Monitoring metrics: mongot search nodes do not have dedicated monitoring metrics. You can gauge the impact of the search workload by observing the CPU, memory, I/O, and network metrics of the primary instance.
Log Management: You cannot currently view running logs, slow query logs, or audit logs on mongot nodes. For slow queries, you can use the explain() method to analyze the execution plan of the $search or $vectorSearch stage to identify performance bottlenecks.
Index management: You can use the db.collection.getSearchIndexes() command to view existing Search indexes and their status.

High availability and failover

Search nodes are deployed in a 2-node architecture by default. If one node fails, the system automatically performs a failover and routes traffic to the healthy node. Ensure that your application has a retry mechanism.

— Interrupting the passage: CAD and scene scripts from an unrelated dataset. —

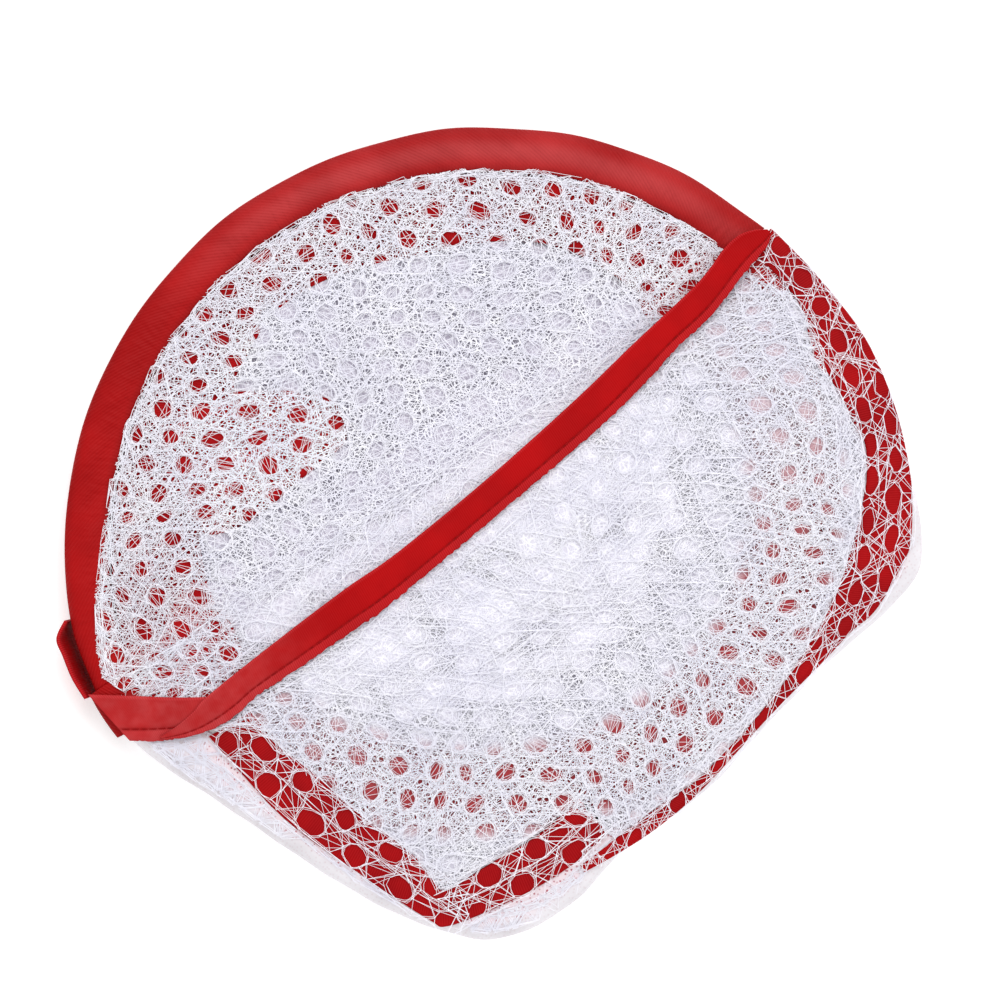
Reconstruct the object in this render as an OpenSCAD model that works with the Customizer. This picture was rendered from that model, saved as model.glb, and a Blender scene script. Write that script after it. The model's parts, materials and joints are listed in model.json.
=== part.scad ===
// Pop-up goal net, twisted shut: a sprung wire hoop in a sewn casing, wound three times into a flat pack,
// with its folded net panels, hem tapes and ground tape. The pack lies on its underside, in millimetres.
// The fold line joins the two places where the turns of the hoop cross. Each turn is two half-turns,
// one on either side of that line, and the half-turns on the open side lift about it like pages.

/* [Folded hoop] */
// Outer radius of the casing on the open side of the pack
coil_outer_r = 127.7; // [120:0.1:140]
// Distance from the fold line to the centre of that arc
coil_set_back = 33; // [25:1:40]
// Distance from the fold line to the centre of the closed side's arcs
closed_set_back = 3; // [0:1:8]
// Distance from the fold line to the centre of the inner turn's arc on the open side
inner_set_back = 14; // [8:1:22]
// How far the inner turns lie inside the outer ones at the fold line
inner_inset = 26; // [22:1:32]
// Turn of the fold line from the X axis, in degrees
fold_angle = 34.6; // [0:0.1:60]
// Clearance between the half-turns at the fold line
fold_gap = 0.3; // [0.2:0.1:1]

/* [Wire and casing] */
// Diameter of the spring wire
wire_d = 2.4; // [1.6:0.1:3]
// Clearance round the wire in its casing
wire_clear = 0.3; // [0.2:0.1:0.5]
// Width of the casing, laid flat
casing_w = 13.5; // [12:0.5:16]
// Thickness of the casing over the wire
casing_t = 4.2; // [4:0.1:6]
// Thickness of the sewn seam on the casing's inner edge
seam_t = 1.2; // [0.8:0.1:2]
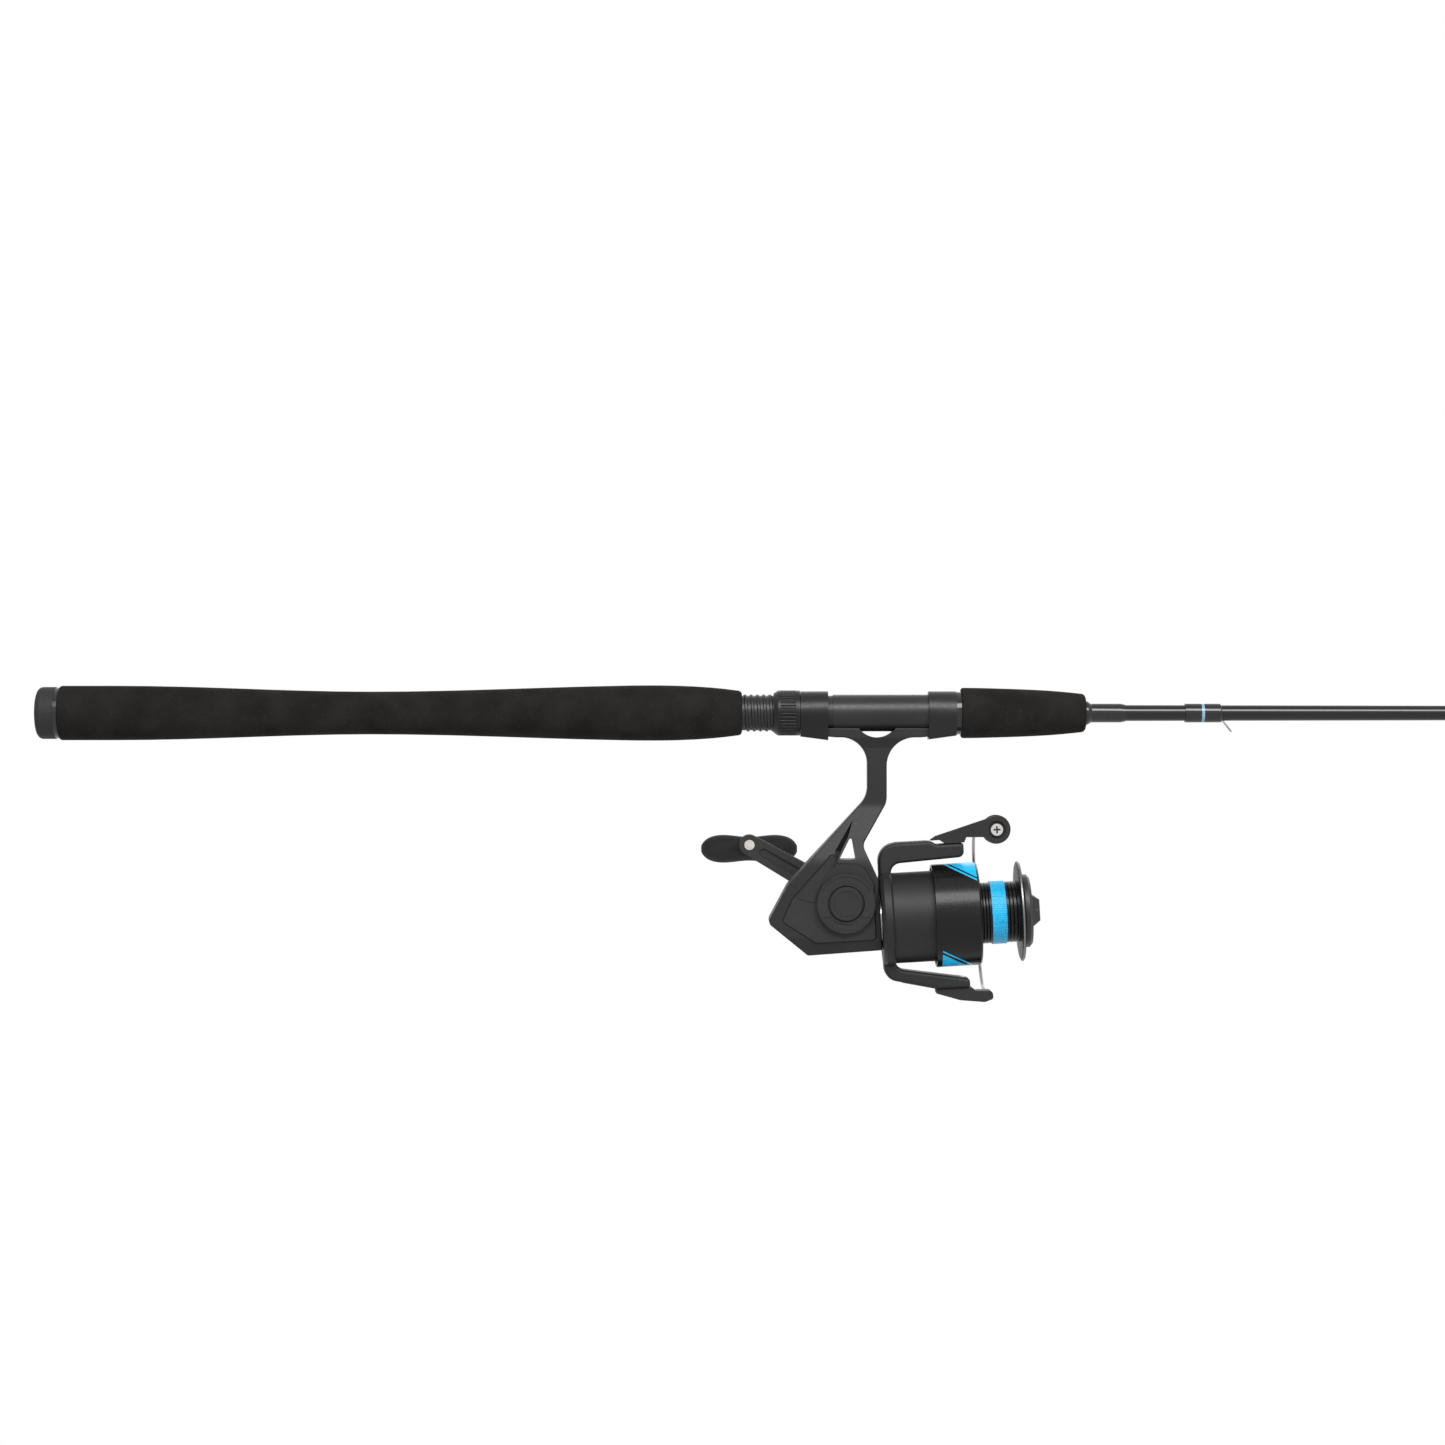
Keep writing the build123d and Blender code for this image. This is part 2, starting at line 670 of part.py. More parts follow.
cover_outline = from_foot([(-22.4, -68.8), (-43.4, -92.8), (-48.2, -103.6), (-41.6, -107.8), (-31.3, -114.2),
                           (-1.4, -112.6), (-2.6, -85.0), (-7.4, -77.0), (-11.0, -75.0), (-21.0, -75.0)])
cover_corners = [1.5, 3, 2, 2, 2, 2, 2, 3, 2, 1]
window_outline = from_foot([(-14.6, -62.6), (-13.0, -62.6), (-11.0, -73.1), (-19.9, -73.1)])
groove_outline = from_foot([(-12.8, -53.0), (-15.2, -61.4), (-19.2, -69.0), (-21.6, -68.2), (-16.6, -59.6)])
channel_outline = from_foot([(-18.4, -67.6), (-19.0, -69.2), (-22.4, -77.0), (-23.2, -76.6), (-21.6, -68.0)])
panel_outline = from_foot([(-23.9, -71.6), (-41.2, -91.8), (-32.4, -94.2), (-28.8, -83.8), (-24.6, -77.4)])
screw_places = from_foot([(-42.1, -99.8), (-24.0, -79.4), (-7.0, -81.4)])
post_radius = 2.4
screw_radius = 1.2
screw_head_radius = 2.2


def flat_shape(outline, corners):
    """Closed outline with rounded corners, made a face in the open sketch."""
    with BuildLine() as edge_line:
        FilletPolyline(*outline, radius=corners, close=True)
    make_face(edge_line.line)


def cover_face(margin):
    """The side cover's face, grown or shrunk by a margin."""
    with BuildSketch(Plane.XY) as face:
        flat_shape(cover_outline, cover_corners)
        offset(amount=margin, kind=Kind.INTERSECTION)
    return face.sketch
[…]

Backup, recovery, and data synchronization

Backup and recovery: A new instance restored from a backup file does not include the search indexes of the original instance. You must enable the search service and rebuild all search indexes on the new instance.
Data migration: When you use tools such as Data Transmission Service (DTS) for data migration or synchronization, search indexes are not synchronized. You must manually create the indexes on the destination instance.

FAQ

Q: How long after writing data can I search it?
A: Data synchronization is asynchronous. You can typically search the data within a few seconds. The latency is affected by factors such as the instance's write load, document size, and network conditions.
Q: What triggers an index rebuild? Does upgrading or downgrading trigger an index rebuild?
A: When you change an index definition, mongot automatically rebuilds the new index in the background. During this process, the old index can still serve queries. Once the new index is built, the old index is no longer available. Upgrading or downgrading search nodes is not directly related to index rebuilding.